• _WHAT THIS TASK INVOLVES_: Print out every line, exactly as written.
-- START --
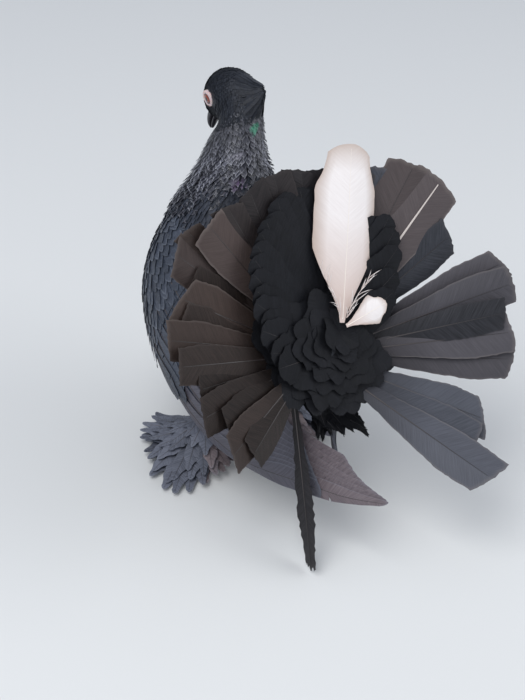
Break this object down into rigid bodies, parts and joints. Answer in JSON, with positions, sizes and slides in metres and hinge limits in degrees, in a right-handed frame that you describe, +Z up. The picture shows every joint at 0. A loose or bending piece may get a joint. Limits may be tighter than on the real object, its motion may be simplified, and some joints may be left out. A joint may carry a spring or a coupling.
{
  "type": "indian fantail pigeon",
  "caption": "Life-size still model of a black Indian fantail pigeon standing with its tail fanned, head drawn back and feathered feet.",
  "frame": {"origin": "on the floor, under the middle of the bird's bounding box", "axes": "+Z up; the bird faces -Y and its left side is +X"},
  "size_m": [0.2718, 0.3044, 0.3094],
  "materials": {
    "body_feathers": "slate black feathers, with a dull green and purple sheen on the neck",
    "wing_feathers": "slate blue-black feathers",
    "tail_feathers": "brown-black feathers, with one white covert",
    "bare_skin": "pale pink skin round the eye",
    "cere": "powdery white skin",
    "horn": "black horn of the bill and claws",
    "eye": "wet orange-red eye"
  },
  "bodies": {
    "root": {"cere": "cere", "claw_left_hind": "horn", "claw_left_inner": "horn", "claw_left_middle": "horn", "claw_left_outer": "horn", "claw_right_hind": "horn", "claw_right_inner": "horn", "claw_right_middle": "horn", "claw_right_outer": "horn", "eye_left": "eye", "eye_right": "eye", "eye_ring_left": "bare_skin", "eye_ring_right": "bare_skin", "foot_left": "body_feathers", "foot_right": "body_feathers", "head": "body_feathers", "leg_left": "body_feathers", "leg_right": "body_feathers", "lower_bill": "horn", "neck": "body_feathers", "tail": "tail_feathers", "torso": "body_feathers", "upper_bill": "horn", "wing_left": "wing_feathers", "wing_right": "wing_feathers"}
  },
  "joints": []
}
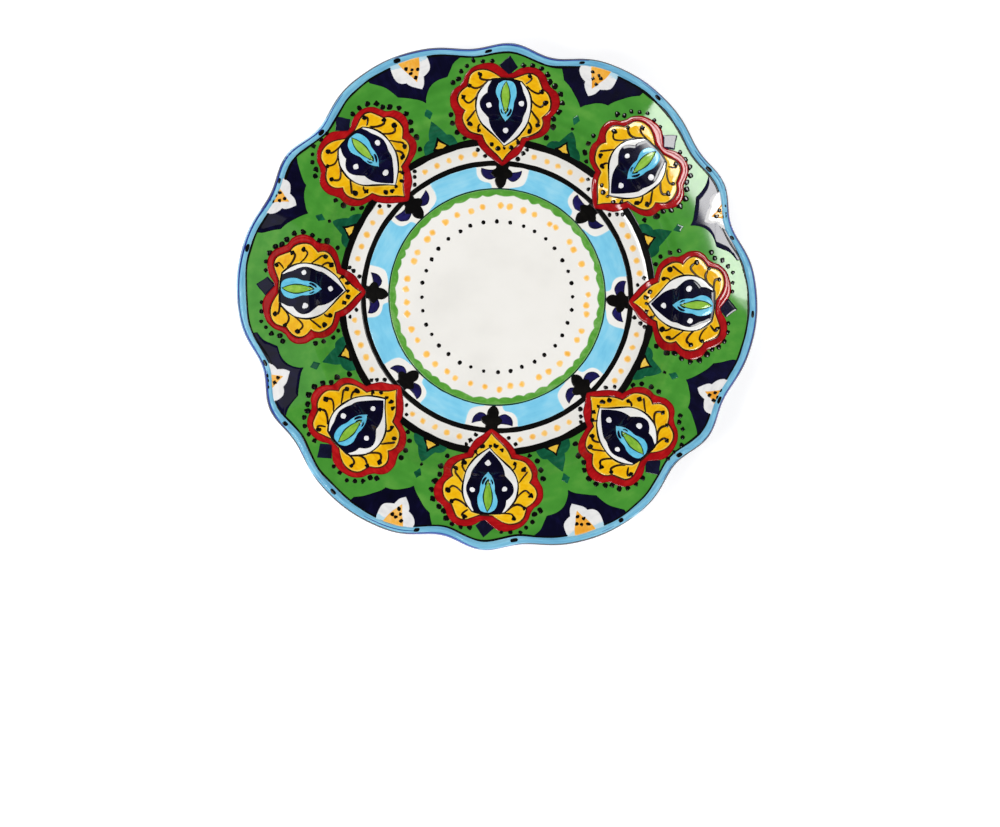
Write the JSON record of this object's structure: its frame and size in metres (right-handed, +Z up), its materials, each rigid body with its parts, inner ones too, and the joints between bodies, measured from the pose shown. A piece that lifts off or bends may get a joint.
-- END --
• _REPLY_:
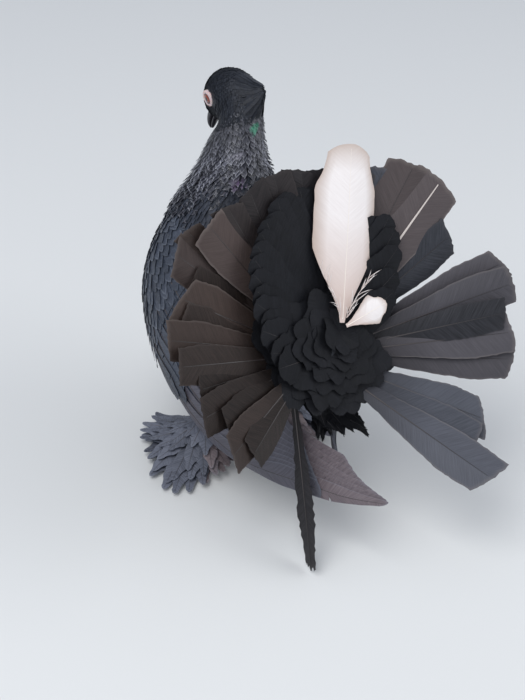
Break this object down into rigid bodies, parts and joints. Answer in JSON, with positions, sizes and slides in metres and hinge limits in degrees, in a right-handed frame that you describe, +Z up. The picture shows every joint at 0. A loose or bending piece may get a joint. Limits may be tighter than on the real object, its motion may be simplified, and some joints may be left out. A joint may carry a spring or a coupling.
{
  "type": "indian fantail pigeon",
  "caption": "Life-size still model of a black Indian fantail pigeon standing with its tail fanned, head drawn back and feathered feet.",
  "frame": {"origin": "on the floor, under the middle of the bird's bounding box", "axes": "+Z up; the bird faces -Y and its left side is +X"},
  "size_m": [0.2718, 0.3044, 0.3094],
  "materials": {
    "body_feathers": "slate black feathers, with a dull green and purple sheen on the neck",
    "wing_feathers": "slate blue-black feathers",
    "tail_feathers": "brown-black feathers, with one white covert",
    "bare_skin": "pale pink skin round the eye",
    "cere": "powdery white skin",
    "horn": "black horn of the bill and claws",
    "eye": "wet orange-red eye"
  },
  "bodies": {
    "root": {"cere": "cere", "claw_left_hind": "horn", "claw_left_inner": "horn", "claw_left_middle": "horn", "claw_left_outer": "horn", "claw_right_hind": "horn", "claw_right_inner": "horn", "claw_right_middle": "horn", "claw_right_outer": "horn", "eye_left": "eye", "eye_right": "eye", "eye_ring_left": "bare_skin", "eye_ring_right": "bare_skin", "foot_left": "body_feathers", "foot_right": "body_feathers", "head": "body_feathers", "leg_left": "body_feathers", "leg_right": "body_feathers", "lower_bill": "horn", "neck": "body_feathers", "tail": "tail_feathers", "torso": "body_feathers", "upper_bill": "horn", "wing_left": "wing_feathers", "wing_right": "wing_feathers"}
  },
  "joints": []
}
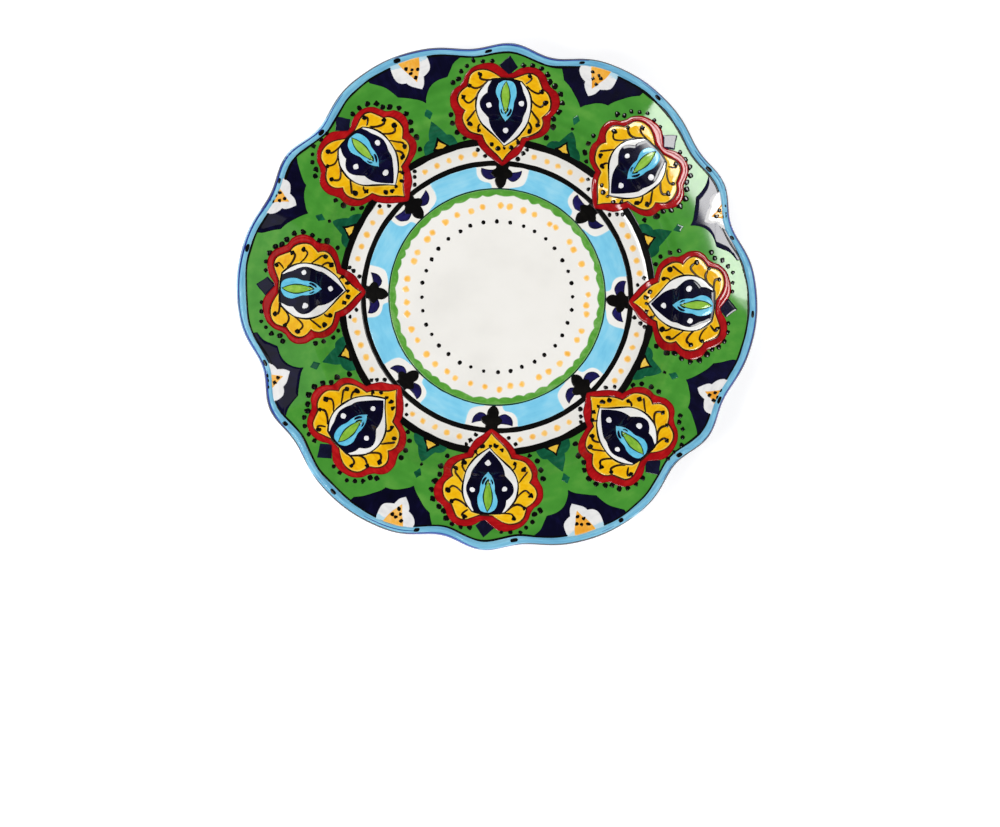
Write the JSON record of this object's structure: its frame and size in metres (right-handed, +Z up), its materials, each rigid body with its parts, inner ones too, and the joints between bodies, measured from the pose shown. A piece that lifts off or bends may get a joint.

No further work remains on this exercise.